Staff members signed a petition to CEO Bob Iger asking him to reconsider the new rule, according to The Washington Post, which reviewed the document. It is said to have been signed by more than 2,300 workers in protest against what will be one of the strictest attendance policies in the post-pandemic corporate world.

In the petition, Disney employees allege the change has the potential “to have unintended consequences that cause long-term damage to the business.” Disney’s 200,000 employees currently work a hybrid schedule that requires two or three days in the office each week.

“This policy will slow, if not reverse, our post-COVID recovery and growth by creating critical resource shortages and causing irreplaceable institutional knowledge loss,” the signatories wrote, according to The Washington Post.

According to the report, the policy was announced in January when Iger suggested that working in person at the office would benefit both the company and the workers. However, employees gave their own testimonies of how the change made them feel “kicked out.”

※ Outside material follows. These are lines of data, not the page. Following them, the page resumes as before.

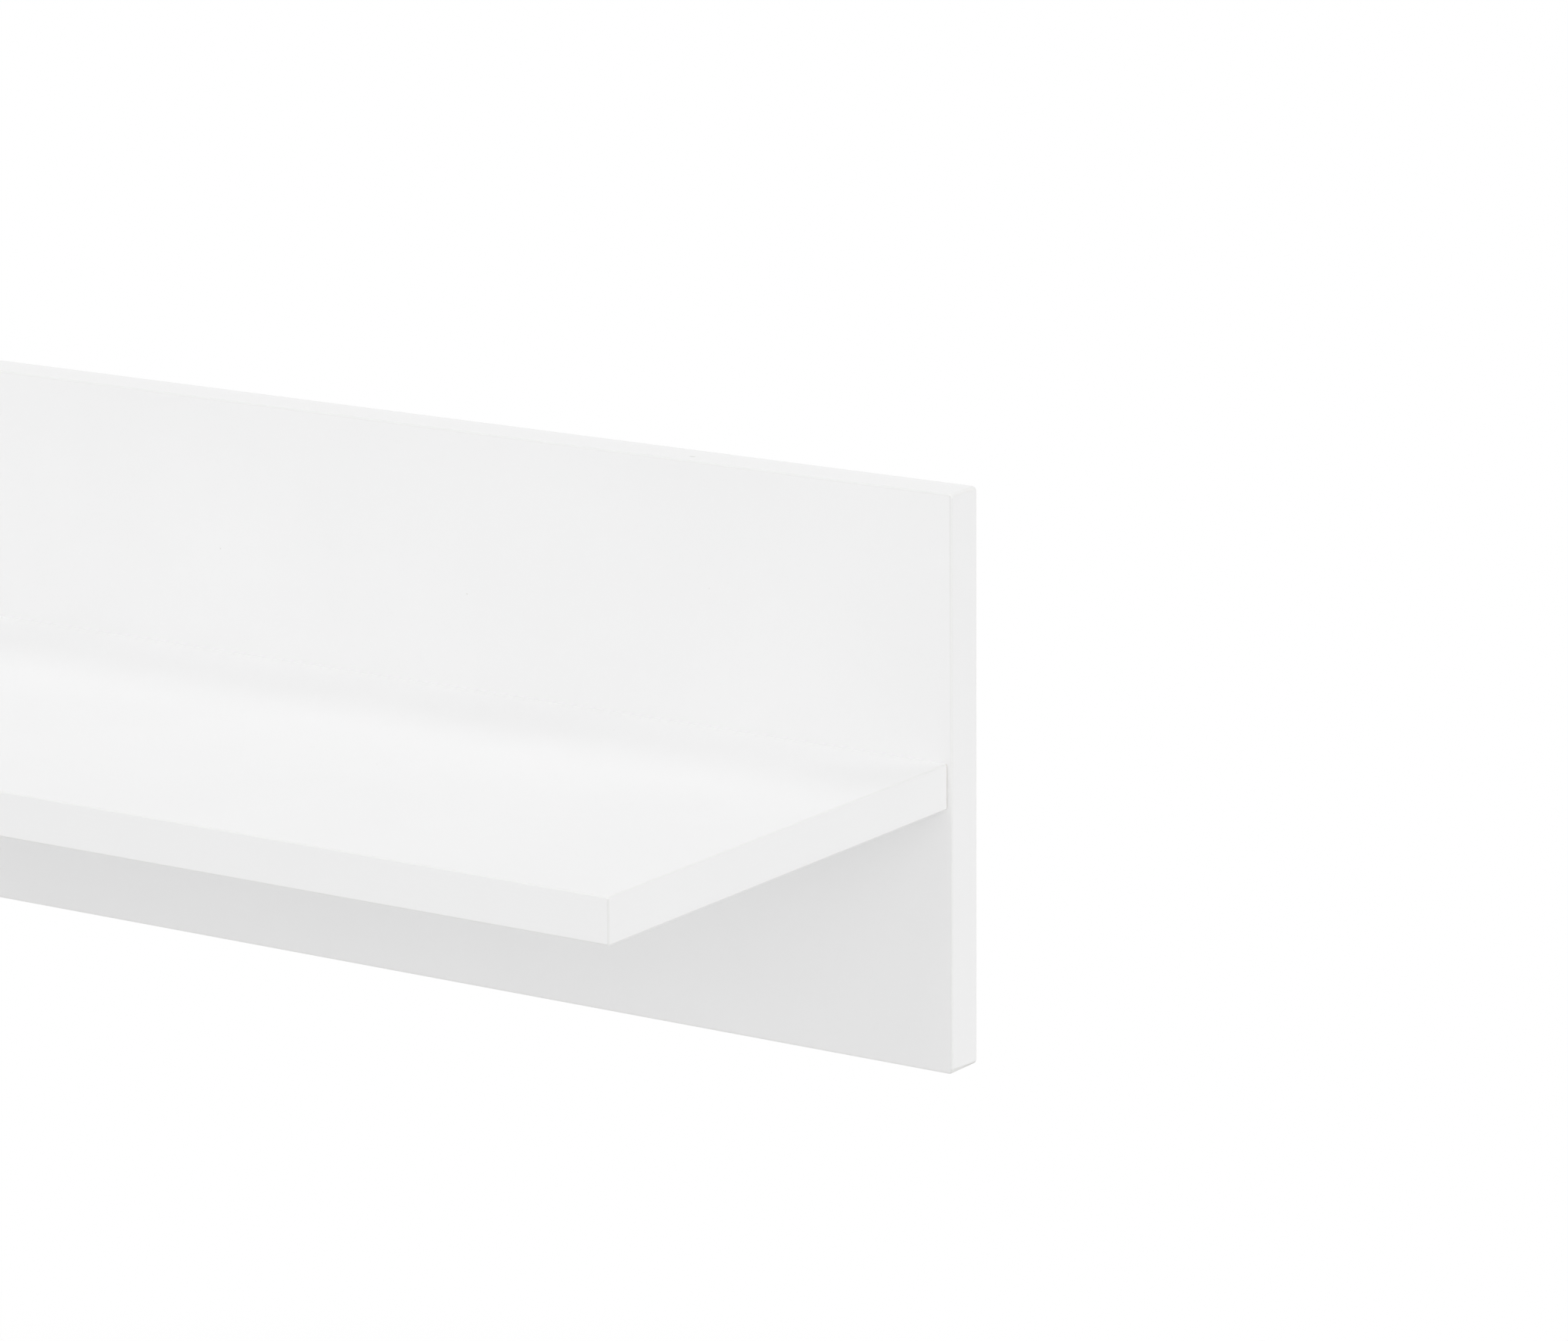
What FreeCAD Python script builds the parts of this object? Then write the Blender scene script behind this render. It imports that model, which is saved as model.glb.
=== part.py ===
"""Floating wall shelf of sideways-T section.

An upright back panel lies flat on the wall and carries a shelf board that is
butt-joined to its front, at mid-height. Both boards are chipboard with a
melamine facing on each face and a thin plastic band on each visible edge.
Screws and dowels from behind join them, and three keyhole plates let into
the panel's rear hang the shelf on the wall.

Frame: millimetres, origin at the middle of the panel's rear (wall) face,
+X along the shelf, +Y into the wall, +Z up.
"""
import FreeCAD, Part
import math
import os

# ---- driving dimensions -------------------------------------------------

# boards
panel_length = 1200.0
panel_height = 204.0
shelf_depth = 200.0
board_thickness = 16.0
end_inset = 2.0            # each end of the shelf stands this far inside the panel's end
facing_thickness = 0.3
band_thickness = 0.8
arris_radius = 0.7         # long edges of the bands, trimmed after gluing
panel_corner_radius = 1.8  # the panel's four corners, seen from the front
band_left = 0.1            # least band that trimming leaves over the core
end_band_relief = 0.4      # gap between the shelf's end bands and the panel

# screws that join the boards: 7 x 50 mm, countersunk, hex socket
joint_screw_count = 6
joint_screw_margin = 50.0  # from the panel's end to the first screw
joint_screw_length = 50.0
joint_screw_neck_end = 14.0
joint_screw_tip_length = 3.0
joint_screw_head_radius = 5.0
joint_screw_neck_radius = 3.5
joint_screw_root_radius = 2.4
joint_screw_rim = 0.5
joint_screw_cone = 3.0
joint_screw_pitch = 3.0
joint_screw_crest = 0.4
joint_screw_hex = 4.0      # across flats
joint_screw_hex_depth = 2.8

# dowels between the screws: 8 x 30 mm beech, fluted
dowel_radius = 4.0
dowel_length = 30.0
dowel_in_panel = 10.0
dowel_chamfer = 1.0
dowel_flute_count = 12
dowel_flute_radius = 0.5

# keyhole plates let into the panel's rear
hanger_margin = 120.0      # from the panel's end to the first plate's middle
hanger_drop = 47.0         # from the panel's top edge to the plate's middle
hanger_width = 26.0
hanger_height = 64.0
hanger_thickness = 2.0
hanger_corner_radius = 5.0
keyhole_entry_radius = 5.0
keyhole_slot_width = 5.0
keyhole_rise = 14.0        # from the entry hole's centre to the slot's top centre
pocket_room = 7.0          # round the keyhole's two end centres, for the wall screw's head
pocket_depth = 7.0         # behind the plate
pocket_corner_radius = 4.0

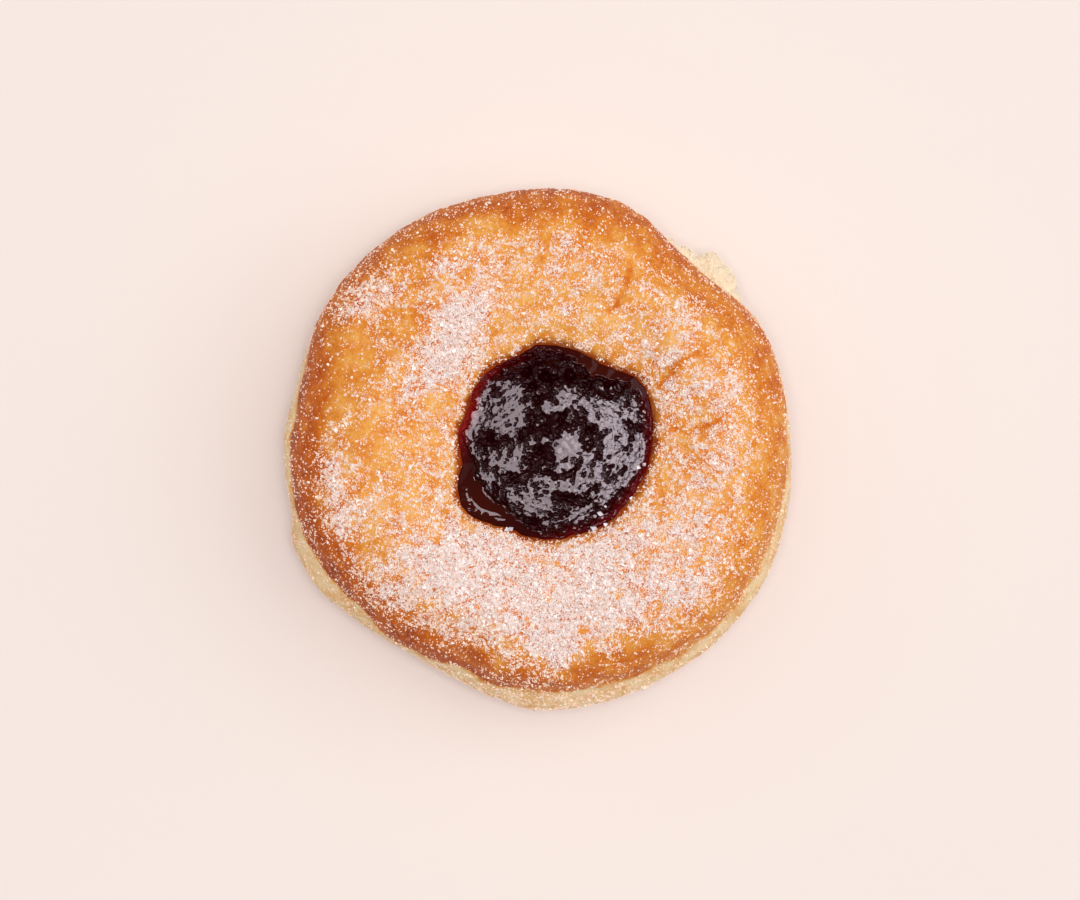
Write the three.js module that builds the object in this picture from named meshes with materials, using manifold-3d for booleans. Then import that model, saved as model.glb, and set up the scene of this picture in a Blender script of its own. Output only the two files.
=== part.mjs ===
// A jelly doughnut: a round of fried yeast dough, pressed in at the middle, with a pool of set red jelly in the hollow.
// Units are millimetres, +Z is up, and the origin is on the table under the middle of the doughnut.
// Angles are in degrees, counter-clockwise from +X as seen from above.
import * as THREE from "three";
import { mergeVertices } from "three/addons/utils/BufferGeometryUtils.js";
import Module from "manifold-3d";

// ---------------------------------------------------------------- driving dimensions

const HEIGHT = 32; // table to the top of the ring
const RIDGE_RADIUS = 31; // the highest line of the ring
const CROWN_EDGE_HEIGHT = 20.5; // where the pale band ends and the brown crown begins
const WAIST_HEIGHT = 14.5; // the widest line, in the pale band
const UNDERSIDE_EDGE_HEIGHT = 7.6; // where the pale band ends and the brown underside begins
const BASE_RADIUS = 29; // the flat that the doughnut rests on

const JELLY_CENTRE = new THREE.Vector2(3.0, 1.2);
const JELLY_EDGE_HEIGHT = 27.6; // where the dough meets the jelly's rim
const JELLY_RIM_RISE = 0.9; // the jelly's rounded edge
const JELLY_TOP = 30.2; // the middle of the jelly's mound
const WELL_FLOOR = 17;
const GAP = 0.32; // room between the jelly and the dough under it

// Hand-shaped dough is never round. Each outline is the radius at a few angles, as [angle, radius].
// It is straighter near 47 and 245 degrees, where the dough touched its neighbours in the fryer.
const WAIST_OUTLINE = [
  [10, 44.3],
  [30, 44.8],
  [47, 42.6],
  [60, 43.2],
  [75, 45.2],
  [120, 45.6],
  [150, 45.5],
  [165, 44.8],
  [176, 45.6],
  [194, 45.6],
  [205, 46.8],
  [213, 46.5],
  [221, 44.9],
  [233, 43.3],
  [245, 42.9],
  [260, 44.9],
  [268, 46.2],
  [300, 46.2],
  [328, 46.4],
  [345, 45.5],
];
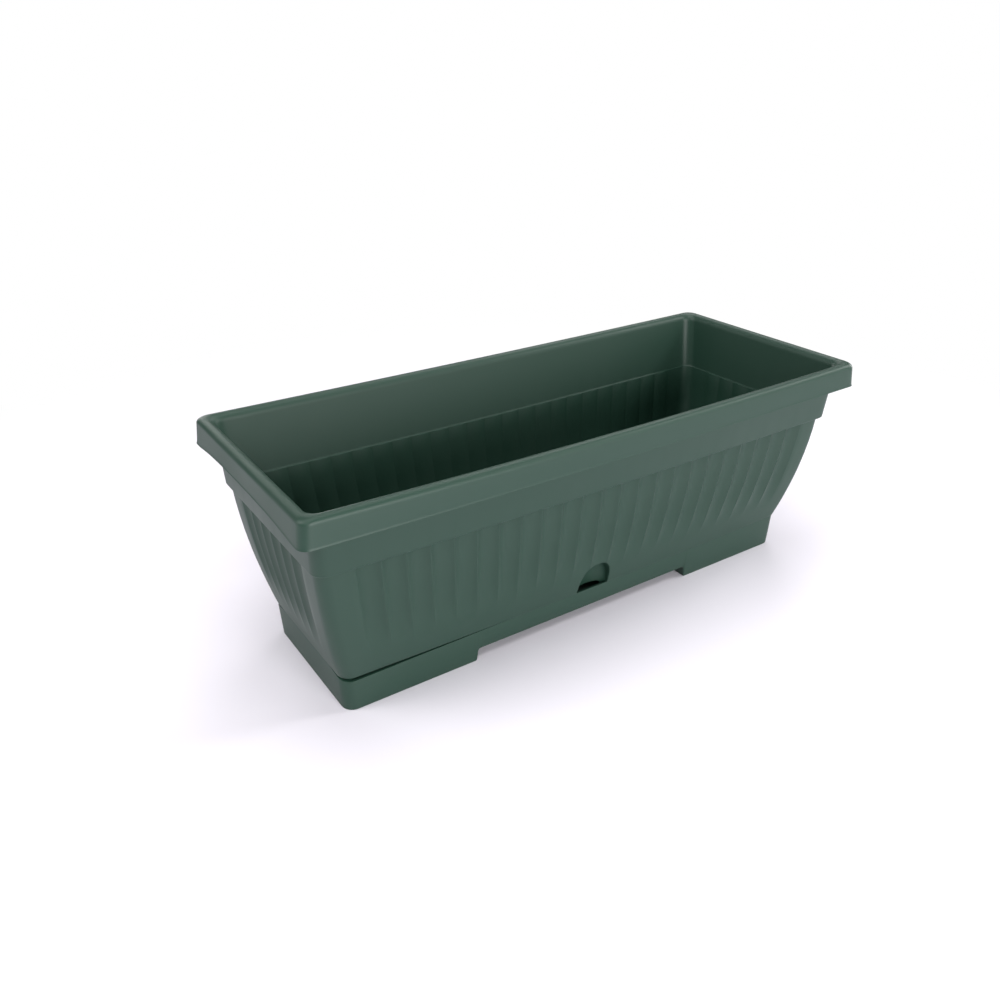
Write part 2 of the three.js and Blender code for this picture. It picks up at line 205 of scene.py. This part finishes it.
class Outline:
    """A rounded rectangle's points, the same number in every row. A side is four lists: shares of the
    straight run up to its corners, shares of the run that the relief covers, the relief, and how far
    each point is drawn out. The relief goes inwards, or upwards where asked."""

    def __init__(self, long_side, short_side, upward=False, corner_steps=8):
        self.sides = [np.array(side, float) for side in (long_side, short_side)]
        self.turn = np.linspace(0, math.pi / 2, corner_steps + 1)
        self.upward = upward

    def ring(self, level, runs=(0, 0)):
        """The points of one row, anticlockwise from the front left corner."""
        half = level[:2]
        radius, z, relief, shift = level[2:]
        inward, rise = (0, relief) if self.upward else (relief, 0)
        straight = half - radius
        pieces = []
        for quarter in range(4):
            axis = quarter % 2
            reach, covered, depth, drawn = self.sides[axis]
            sign = 1 if quarter < 2 else -1
            along = sign * (reach * straight[axis] + covered * runs[axis] + drawn * shift)
            edge = sign * (half[1 - axis] - depth * inward)
            flat = (along, -edge) if axis == 0 else (edge, along)
            pieces.append(np.column_stack([*flat, z + depth * rise]))
            angle = self.turn + (quarter - 1) * math.pi / 2
            centre = straight * [(1, -1), (1, 1), (-1, 1), (-1, -1)][quarter]
            pieces.append(np.column_stack([
                centre[0] + radius * np.cos(angle), centre[1] + radius * np.sin(angle),
                np.full(len(angle), z)]))
        return np.concatenate(pieces)

    def cap(self, points, start, facing_up):
        """Fills the ring that starts there with a grid of faces, laid from its front edge to its back
        edge. Returns all points and the new faces."""
        turn = len(self.turn)
        wide, short = (side.shape[1] for side in self.sides)
        size = 2 * (wide + short) + 4 * turn
        ring = start + np.arange(size)
        front = np.concatenate([ring[-turn:], ring[:wide + turn]])
        back_from = wide + turn + short
        back = ring[back_from:back_from + wide + 2 * turn][::-1]
        left = ring[-turn - short:-turn][::-1]
        right = ring[wide + turn:back_from]
        grid = np.zeros((len(front), short + 2), int)
        grid[:, 0], grid[:, -1] = front, back
        grid[0, 1:-1], grid[-1, 1:-1] = left, right
        spread = points[left, 1]
        ends = points[[front[0], back[0]], 1]
        way = ((spread - ends[0]) / (ends[1] - ends[0]))[:, None]
        fresh = []
        for column in range(1, len(front) - 1):
            grid[column, 1:-1] = len(points) + len(fresh) + np.arange(short)
            near, far = points[front[column]], points[back[column]]
            fresh.extend(near + (far - near) * way)
        faces = []
        for i in range(len(front) - 1):
            for k in range(short + 1):
                face = [grid[i, k], grid[i + 1, k], grid[i + 1, k + 1], grid[i, k + 1]]
                faces.append(tuple(int(v) for v in (face if facing_up else face[::-1])))
        return np.concatenate([points, fresh]), faces


def ring_faces(rings, size):
    """Faces between rings of points that follow each other."""
    faces = []
    for low in range(0, (rings - 1) * size, size):
        high = low + size
        for i in range(size):
            after = (i + 1) % size
            faces.append((low + i, low + after, high + after, high + i))
    return faces


def loft_faces(rings, size, first=0):
    """Faces of a closed loft: between its rings, and one flat face on each end."""
    faces = ring_faces(rings, size)
    faces.append(tuple(range(size))[::-1])
    faces.append(tuple(range((rings - 1) * size, rings * size)))
    return [tuple(first + i for i in face) for face in faces]


def new_mesh(name, points, faces):
    """A mesh object in the scene."""
    mesh = bpy.data.meshes.new(name)
    mesh.from_pydata([tuple(point) for point in points], [], faces)
    obj = bpy.data.objects.new(name, mesh)
    bpy.context.scene.collection.objects.link(obj)
    return obj


def closed_loft(name, rings):
    """A closed mesh through rings of points, which turn anticlockwise as seen from the last ring."""
    return new_mesh(name, np.concatenate(rings), loft_faces(len(rings), len(rings[0])))


def boolean(target, cutter, operation):
    """Cuts or joins one closed mesh with another, which is then removed."""
    modifier = target.modifiers.new(operation, "BOOLEAN")
    modifier.operation = operation
    modifier.solver = "EXACT"
    modifier.object = cutter
    graph = bpy.context.evaluated_depsgraph_get()
    result = bpy.data.meshes.new_from_object(target.evaluated_get(graph))
    target.modifiers.clear()
    before, used = target.data, cutter.data
    target.data = result
    bpy.data.objects.remove(cutter)
    bpy.data.meshes.remove(before)
    bpy.data.meshes.remove(used)


def dress(obj, body, material):
    """Smooth shading, the material, and the body and node that the piece stands for."""
    obj.data.polygons.foreach_set("use_smooth", np.ones(len(obj.data.polygons), bool))
    obj.data.set_sharp_from_angle(angle=math.radians(SHARP_FROM))
    obj.data.materials.clear()
    obj.data.materials.append(material)
    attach(obj, body)
    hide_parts(body)


# Materials

def add_node(tree, kind, inputs=None, **settings):
    """Adds a node. An input is a value, or the output that it is linked from."""
    node = tree.nodes.new(kind)
    for name, value in settings.items():
        setattr(node, name, value)
    for name, value in (inputs or {}).items():
        if isinstance(value, bpy.types.NodeSocket):
            tree.links.new(value, node.inputs[name])
        else:
            node.inputs[name].default_value = value
    return node


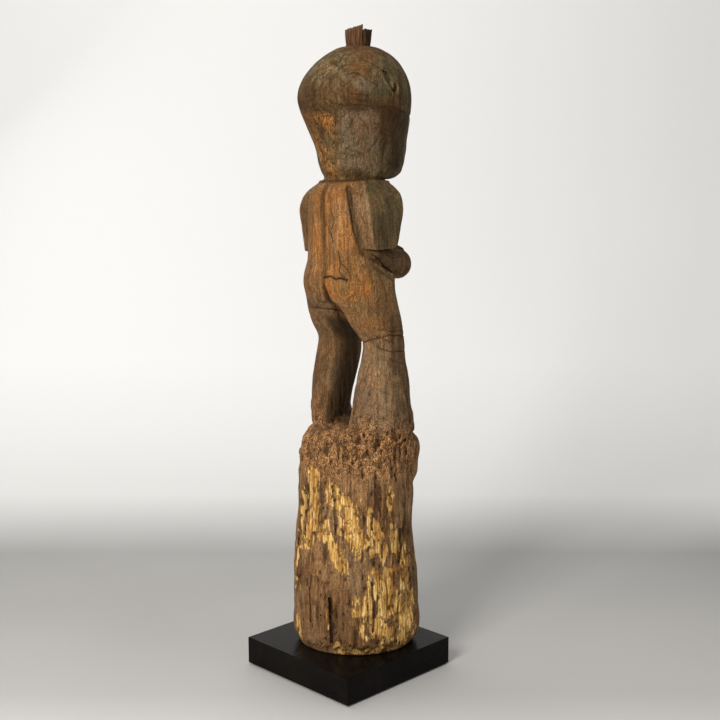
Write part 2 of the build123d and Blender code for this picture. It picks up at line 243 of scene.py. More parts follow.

“There is value in being together, but we also need to look to the future and embrace new paradigms that add value,” the petition reads.

Parents, self-described neurodivergent workers, and people with physical disabilities have all testified to the importance of flexibility at Disney.

“Flexibility at Disney really felt like a fresh start,” an unidentified employee told the Post. “Now it feels like we’re going backwards.”

Earlier this month, Iger laid off thousands of Disney employees and effectively dismantled the company’s existing structure after taking over as CEO.

Disney did not immediately respond to Insider’s request to comment on the petition.